Deep-sea Thruster Selection Guide: A Comprehensive Analysis from Principles to Applications

Deep-sea thrusters are core equipment in deep-sea exploration, resource development, military operations, and other fields. How to select a deep-sea thruster that meets specific requirements? This article provides scientific selection recommendations from technical parameters, application scenarios, core design principles, and industry trends.

Core Selection Parameters: Balancing Performance and Environment

Thrust, as the primary performance metric, must align with equipment weight, payload, and hydrodynamic resistance. For large deep-sea systems, thrusters often require maximum bollard thrust in the tens of kilograms-force to handle complex conditions. Power selection must balance depth and mission needs: excessive power escalates energy consumption, thermal stress, and noise, while insufficient power destabilizes propulsion.
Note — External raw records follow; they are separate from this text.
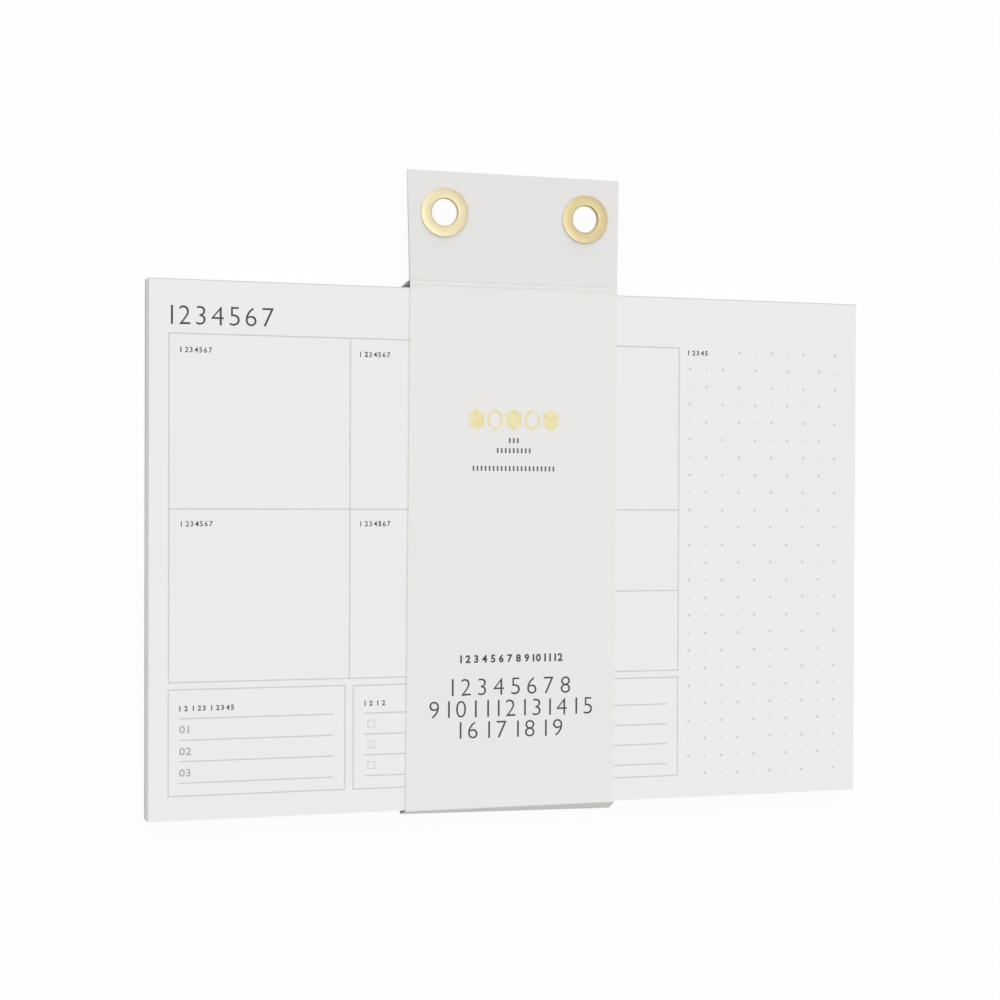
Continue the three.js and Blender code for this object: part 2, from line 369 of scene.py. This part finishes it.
def grey_board():
    material, tree, shader = new_material("grey_board")
    pulp = grain(tree, BOARD_GRAIN)["Height"]
    specks = add(tree, "ShaderNodeTexVoronoi", Scale=SPECK_SCALE)
    feed(tree, specks.inputs["Vector"], coordinates(tree))
    clear = share_of_way(tree, specks.outputs["Distance"], 0.0, SPECK_REACH)
    plain = two_tones(tree, pulp, BOARD_LOW, BOARD_HIGH)
    speckled = two_tones(tree, SPECK_SHARE, plain, clear, "MULTIPLY")
    feed(tree, shader.inputs["Base Color"], speckled)
    feed(tree, shader.inputs["Roughness"], BOARD_ROUGH)
    bump(tree, shader, pulp, *BOARD_TOOTH)
    return material


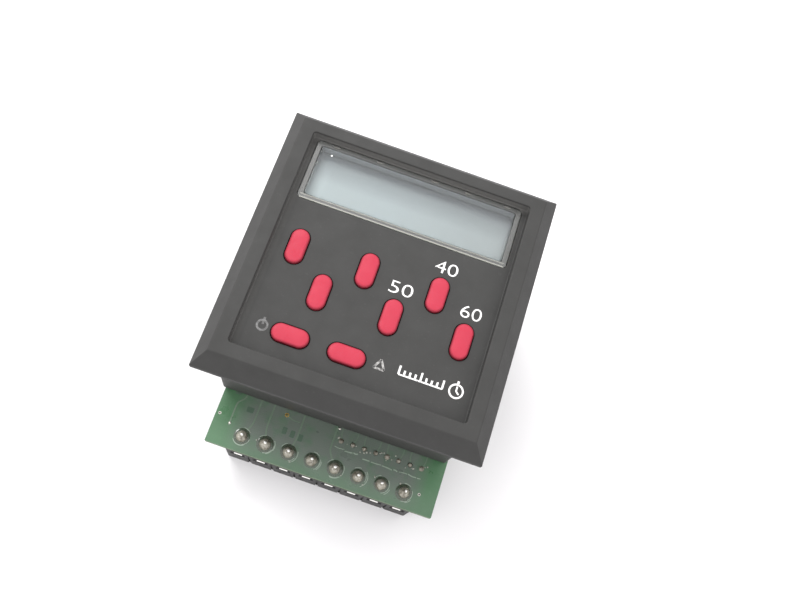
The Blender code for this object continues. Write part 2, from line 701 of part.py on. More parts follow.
def make_header():
    """Pin header on the rear board and its socket on the front board."""
    base_low = BOARD_FRONT_Z + GAP
    base_height = 2.5 * MM
    socket_top = FRONT_BOARD_REAR_Z - GAP
    socket_low = socket_top - 8.5 * MM
    post_reach, hole_depth = 5.0 * MM, 6.0 * MM
    post_width, hole_width = 0.64 * MM, 1.2 * MM
    length = HEADER_PINS * PIN_PITCH
    pin_xs = row_places(0, PIN_PITCH, HEADER_PINS)

    def base(bm):
        add_centred_box(bm, 0, HEADER_Y, length, HEADER_DEPTH, base_low, base_low + base_height)

    def posts(bm):
        for x in pin_xs:
            add_centred_box(bm, x, HEADER_Y, post_width, post_width, base_low + base_height / 2,
                            socket_low + post_reach)

    def block(bm):
        add_centred_box(bm, 0, HEADER_Y, length, HEADER_DEPTH, socket_low, socket_top)

    def holes(bm):
        for x in pin_xs:
            add_centred_box(bm, x, HEADER_Y, hole_width, hole_width, socket_low - PAST,
                            socket_low + hole_depth)

    header = solid("header_pins", base)
    join(header, "header_posts", posts)
    paint(header, CHIP_BLACK, 0.5)
    socket = solid("header_socket", block)
    cut(socket, "header_socket_holes", holes)
    paint(socket, CHIP_BLACK, 0.5)


def make_rear_electronics():
    """Relay, capacitor, regulator and optocoupler on the rear board."""
    top = BOARD_REAR_Z - GAP
    # name, x, y, length along x, width along y, height, corner, colour
    blocks = (("relay", 0.0, 20.5, 20.2, 10.0, 10.0, 0.5, CREAM),
              ("voltage_regulator", -17.0, 18.3, 7.0, 4.6, 8.0, 0.4, CHIP_BLACK),
              ("optocoupler", -9.6, -8.8, 8.8, 6.4, 3.6, 0.3, CHIP_BLACK))
    for name, x, y, length, width, height, corner, colour in blocks:
        block = solid(name, lambda bm: add_centred_box(bm, x * MM, y * MM, length * MM, width * MM,
                                                       top - height * MM, top, corner=corner * MM,
                                                       corner_steps=2))
        paint(block, colour, 0.5)

    can_height = 9.4
    can = [(0, can_height), (3.9, can_height), (4.0, 9.2), (4.0, 8.4), (3.8, 8.1), (4.0, 7.8),
           (4.0, 0.4), (3.6, 0.0), (0, 0.0)]
    capacitor = turned("supply_capacitor", [(radius * MM, z * MM) for radius, z in can],
                       (17.5 * MM, 19.0 * MM, top - can_height * MM), steps=20)
    paint(capacitor, SLEEVE_BLUE, 0.4)


make_bezel()
make_window()
make_keys()
make_keypad_mat()
make_display_board()
make_display()
make_front_electronics()
make_rear_case()
make_case_screws()
make_carrier_board()
make_terminal_block()
make_poles()
make_resistor_network()
make_header()
make_rear_electronics()
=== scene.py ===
import random
from math import cos, pi, radians, sin

import bmesh
import bpy
from mathutils import Matrix, Vector, noise


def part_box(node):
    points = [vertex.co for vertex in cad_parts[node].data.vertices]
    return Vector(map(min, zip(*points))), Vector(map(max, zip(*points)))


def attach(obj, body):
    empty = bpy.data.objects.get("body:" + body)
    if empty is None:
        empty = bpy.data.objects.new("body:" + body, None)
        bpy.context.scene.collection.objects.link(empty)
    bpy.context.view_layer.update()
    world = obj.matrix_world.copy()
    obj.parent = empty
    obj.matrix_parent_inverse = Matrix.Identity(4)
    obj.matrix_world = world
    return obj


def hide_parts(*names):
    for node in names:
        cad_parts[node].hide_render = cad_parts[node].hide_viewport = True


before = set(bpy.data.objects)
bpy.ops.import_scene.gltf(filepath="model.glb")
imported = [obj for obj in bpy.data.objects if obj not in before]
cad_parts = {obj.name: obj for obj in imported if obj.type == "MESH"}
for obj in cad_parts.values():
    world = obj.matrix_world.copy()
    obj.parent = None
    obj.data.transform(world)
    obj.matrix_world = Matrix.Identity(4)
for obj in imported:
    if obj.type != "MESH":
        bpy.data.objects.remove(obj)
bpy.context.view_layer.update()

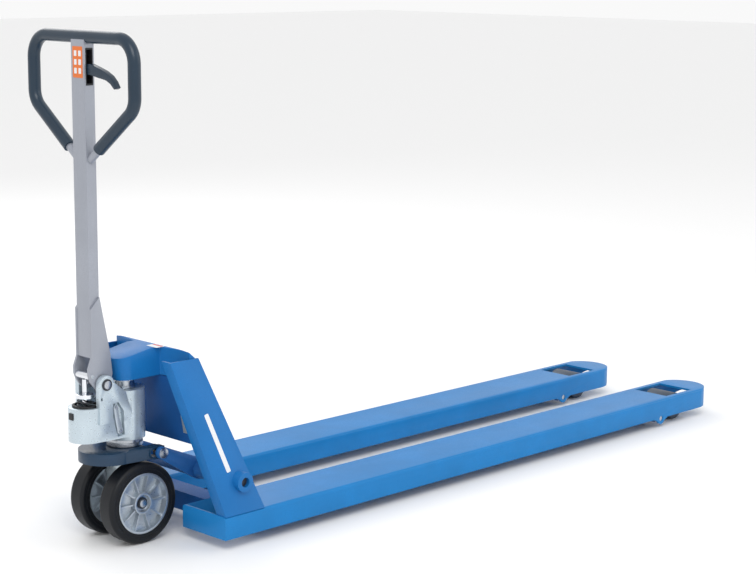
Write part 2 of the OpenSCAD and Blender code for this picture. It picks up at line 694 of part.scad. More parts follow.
module roller_frame(y) {
  axle = 9;
  color([0.15, 0.33, 0.62]) place() translate([0, y, 0]) difference() {
    union() {
      both() bent_bar([[lug_x, lug_z], [link_x, link_z], [roller_x, roller_r]], [9, 15, 13], frame_y, frame_y + plate);
      translate([link_x, 0, link_z]) cyl_y(13, -frame_y, frame_y);
      translate([lug_x, 0, lug_z]) cyl_y(rear_pin_r, -frame_y, frame_y);
    }
    translate([link_x, 0, link_z]) cyl_y(link_pin_r + run, -90, 90);
    translate([roller_x, 0, roller_r]) cyl_y(axle, -90, 90);
  }
}
module load_roller(y) {
  color([0.3, 0.34, 0.38]) place() translate([roller_x, y, roller_r])
    ring_y(roller_r, 22, -roller_w / 2, roller_w / 2);
}
module roller_bearings(y) {
  color([0.8, 0.82, 0.84]) place() translate([roller_x, y, roller_r]) both()
    ring_y(22, 9 + run, roller_w / 2 - 14, roller_w / 2 + 2);
}
module roller_axle(y) {
  color([0.7, 0.72, 0.75]) place() translate([roller_x, y, roller_r])
    cyl_y(9, -frame_y - plate, frame_y + plate);
}
module left_roller_frame() { roller_frame(fork_y); }
module left_load_roller() { load_roller(fork_y); }
module left_roller_bearings() { roller_bearings(fork_y); }
module left_roller_axle() { roller_axle(fork_y); }
module right_roller_frame() { roller_frame(-fork_y); }
module right_load_roller() { load_roller(-fork_y); }
module right_roller_bearings() { roller_bearings(-fork_y); }
module right_roller_axle() { roller_axle(-fork_y); }

left_fork();
right_fork();
left_column();
right_column();
back_wall();
hood();
head_plate();
cross_member();
lift_ram();
thrust_bearing();
rocker_pins();
link_pins();
rating_plate();
steering_yoke();
yoke_bearing();
yoke_screws();
pump_casting();
base_flange();
wheel_axle();
axle_circlips();
tiller_pin();
tiller_circlips();
plunger_seal();
valve_lever();
valve_screws();
filler_plug();
left_wheel_hub();
left_wheel_tyre();
left_wheel_bearings();
right_wheel_hub();
right_wheel_tyre();
right_wheel_bearings();
plunger_rod();
spring_cap();
pump_spring();
mast_tube();
tiller_foot();
handle_loop();
handle_grip();
lever_housing();
lever_pin();
pressure_roller();
pressure_roller_pin();
control_lever();
control_rod();
rocker_arms();
rocker_tube();
rocker_pivot_bolts();
rod_pins();
left_push_rod();
right_push_rod();
left_roller_frame();
left_load_roller();
left_roller_bearings();
left_roller_axle();
right_roller_frame();
right_load_roller();
right_roller_bearings();
right_roller_axle();
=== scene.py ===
import json
import math

import bmesh
import bpy
from mathutils import Matrix, Vector


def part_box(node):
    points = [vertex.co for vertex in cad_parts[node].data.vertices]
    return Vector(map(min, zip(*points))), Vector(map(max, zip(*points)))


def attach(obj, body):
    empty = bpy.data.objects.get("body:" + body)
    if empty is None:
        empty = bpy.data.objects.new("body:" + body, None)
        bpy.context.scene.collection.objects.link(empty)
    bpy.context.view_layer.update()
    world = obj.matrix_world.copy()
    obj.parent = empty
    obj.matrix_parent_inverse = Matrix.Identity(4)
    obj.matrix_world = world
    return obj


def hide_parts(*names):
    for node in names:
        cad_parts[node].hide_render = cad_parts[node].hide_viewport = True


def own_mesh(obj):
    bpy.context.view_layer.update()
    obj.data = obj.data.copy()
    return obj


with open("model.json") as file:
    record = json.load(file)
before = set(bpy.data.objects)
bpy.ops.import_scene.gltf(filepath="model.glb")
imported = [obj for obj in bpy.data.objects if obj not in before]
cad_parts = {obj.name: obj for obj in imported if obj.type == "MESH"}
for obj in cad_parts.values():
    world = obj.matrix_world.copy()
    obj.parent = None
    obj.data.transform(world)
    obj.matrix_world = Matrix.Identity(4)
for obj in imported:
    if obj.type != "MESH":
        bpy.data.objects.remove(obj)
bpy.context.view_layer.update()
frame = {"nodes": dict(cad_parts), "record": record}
nodes = frame["nodes"]
print("frame loaded:", len(nodes), "nodes")

middleX = 0.973  # steering axle to the row's origin


def place(x, y, z):  # millimetres from the wheel axle, as in the CAD source
    return Vector((x / 1000 - middleX, y / 1000, z / 1000))


# materials

def link(tree, a, b):
    tree.links.new(a, b)


def noiseNode(tree, coords, scale, detail=4.0, rough=0.55, stretch=(1, 1, 1)):
    mapping = tree.nodes.new("ShaderNodeMapping")
    mapping.inputs["Scale"].default_value = stretch
    noise = tree.nodes.new("ShaderNodeTexNoise")
    noise.inputs["Scale"].default_value = scale
    noise.inputs["Detail"].default_value = detail
    noise.inputs["Roughness"].default_value = rough
    link(tree, coords, mapping.inputs["Vector"])
    link(tree, mapping.outputs["Vector"], noise.inputs["Vector"])
    return noise.outputs["Fac"]


def spread(tree, value, low, high, fromLow=0.3, fromHigh=0.7):
    node = tree.nodes.new("ShaderNodeMapRange")
    node.inputs["From Min"].default_value = fromLow
    node.inputs["From Max"].default_value = fromHigh
    node.inputs["To Min"].default_value = low
    node.inputs["To Max"].default_value = high
    link(tree, value, node.inputs["Value"])
    return node.outputs["Result"]


def mixColor(tree, amount, a, b):
    node = tree.nodes.new("ShaderNodeMix")
    node.data_type = "RGBA"
    link(tree, amount, node.inputs[0])
    for socket, value in ((node.inputs[6], a), (node.inputs[7], b)):
        if isinstance(value, tuple):
            socket.default_value = (*value, 1)
        else:
            link(tree, value, socket)
    return node.outputs[2]


def shade(color, factor):
    return tuple(min(1, c * factor) for c in color)


plainLook = {  # what a finish uses where it says nothing else
    "vary": 0.08, "patch": 9, "grain": 300, "stretch": (1, 1, 1), "even": 0.6, "wear": 0.3, "wearScale": 34,
    "metal": 0, "coat": 0, "coatRough": 0.18, "specular": 0.5, "bump": 0.08, "depth": 0.0006}


def newMaterial(name, given):
    look = {**plainLook, **given}
    mat = bpy.data.materials.new(name)
    mat.use_nodes = True
    tree = mat.node_tree
    shader = tree.nodes["Principled BSDF"]
    coords = tree.nodes.new("ShaderNodeTexCoord").outputs["Object"]
    color, rough, vary = look["color"], look["rough"], look["vary"]
    broad = spread(tree, noiseNode(tree, coords, look["patch"], 5), 0, 1, 0.35, 0.68)
    tone = mixColor(tree, broad, shade(color, 1 - vary), shade(color, 1 + vary))
    fine = noiseNode(tree, coords, look["grain"], 6, 0.6, look["stretch"])
    grainTone = mixColor(tree, spread(tree, fine, 0, 1), tone, shade(color, 0.8 + 0.2 * look["even"]))
    patches = noiseNode(tree, coords, look["wearScale"], 9, 0.72)
    wearMask = spread(tree, patches, 0, look["wear"], 0.62, 0.70)
    worn = mixColor(tree, wearMask, grainTone, look.get("under", shade(color, 1.25)))
    link(tree, worn, shader.inputs["Base Color"])
    link(tree, spread(tree, fine, rough * 0.85, min(1, rough * 1.2)), shader.inputs["Roughness"])
    shader.inputs["Metallic"].default_value = look["metal"]
    shader.inputs["Coat Weight"].default_value = look["coat"]
    shader.inputs["Coat Roughness"].default_value = look["coatRough"]
    shader.inputs["Specular IOR Level"].default_value = look["specular"]
    bump = tree.nodes.new("ShaderNodeBump")
    bump.inputs["Strength"].default_value = look["bump"]
    bump.inputs["Distance"].default_value = look["depth"]
    link(tree, fine, bump.inputs["Height"])
    link(tree, bump.outputs["Normal"], shader.inputs["Normal"])
    return mat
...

High-power systems demand structural optimizations like multi-stage sealing and adaptive cooling to ensure extreme-environment stability.

Material and endurance challenges intertwine in deep-sea applications. Lightweight, high-strength alloys with anti-corrosion coatings counter prolonged seawater erosion, while multi-layer seals or compartmentalized designs prevent pressure leaks and sediment intrusion. Electric propulsion endurance hinges on balancing weight and mission duration: compact short-range models suit shallow tasks; optimized mid-to-long-range versions serve engineering surveys; ultra-endurance systems rely on high-density energy, though costs rise sharply. While lithium batteries dominate, their density limits drive innovation toward next-gen storage technologies.

Technical Types: Evolution from Mechanical to Intelligent Systems

Propeller-driven systems generate thrust via rotating blades. Single-propeller designs offer high energy efficiency but limited maneuverability, while multi-propeller configurations enhance agility at the cost of higher energy consumption. Optimized designs often employ large-diameter, low-RPM blades with vibration-damping structures to minimize turbulence. In deep-sea applications, hydrodynamic refinements reduce resistance in narrow spaces or complex flow fields.

All-electric propulsion systems, driven directly by motors, enable precise control and low noise, making them ideal for acoustically sensitive research missions. Waterjet propulsion relies on high-speed fluid ejection, balancing speed and maneuverability in shallow waters but requiring complex mechanical integration. Emerging technologies like electromagnetic propulsion, validated in space exploration, show potential for deep-sea applications due to their high specific impulse, though they depend on breakthroughs in high-intensity energy input.

Application-Driven Differentiation

Scientific research equipment demands pressure resilience, endurance, and ultra-low noise to avoid interfering with sensitive instruments. Subsea engineering thrusters require anti-fouling designs to prevent marine growth and debris entanglement, ensuring uninterrupted operation in harsh environments.

Military systems prioritize stealth and reliability, employing noise reduction, redundant power systems, and anti-jamming controls. Consumer-grade products focus on lightweight integration and modular designs, often adding navigation or imaging functions to enhance user experience, reflecting market trends toward technical democratization and scenario specialization.

Market Landscape and Competitive Dynamics

The global underwater thruster market features dominance by established players in high-end sectors alongside emerging competitors disrupting mid-to-high segments via supply chain integration and innovation. Technology evolution follows dual tracks: advancing extreme-environment reliability while optimizing consumer-grade lightweight integration, driven by diversified demand.

Future Trends: Intelligence and Green Energy

Intelligent upgrades enable autonomous navigation through optimized algorithms and multi-sensor fusion, improving path planning and obstacle avoidance. Energy innovations focus on high-density storage and eco-friendly solutions, reducing marine ecological impact. Modular architectures redefine maintenance with standardized interfaces and replaceable units, lowering lifecycle costs. System-level synergies—rather than isolated breakthroughs—are driving deep-sea equipment toward efficiency, sustainability, and environmental stewardship.

Deep-sea thruster selection requires balancing performance parameters, application needs, and technological trends. From scientific exploration to military strategy, consumer recreation to industrial engineering, diverse demands shape product evolution. As intelligent systems and green energy technologies mature, next-generation thrusters will empower humanity to explore the ocean’s frontiers with unprecedented efficiency and ecological sensitivity.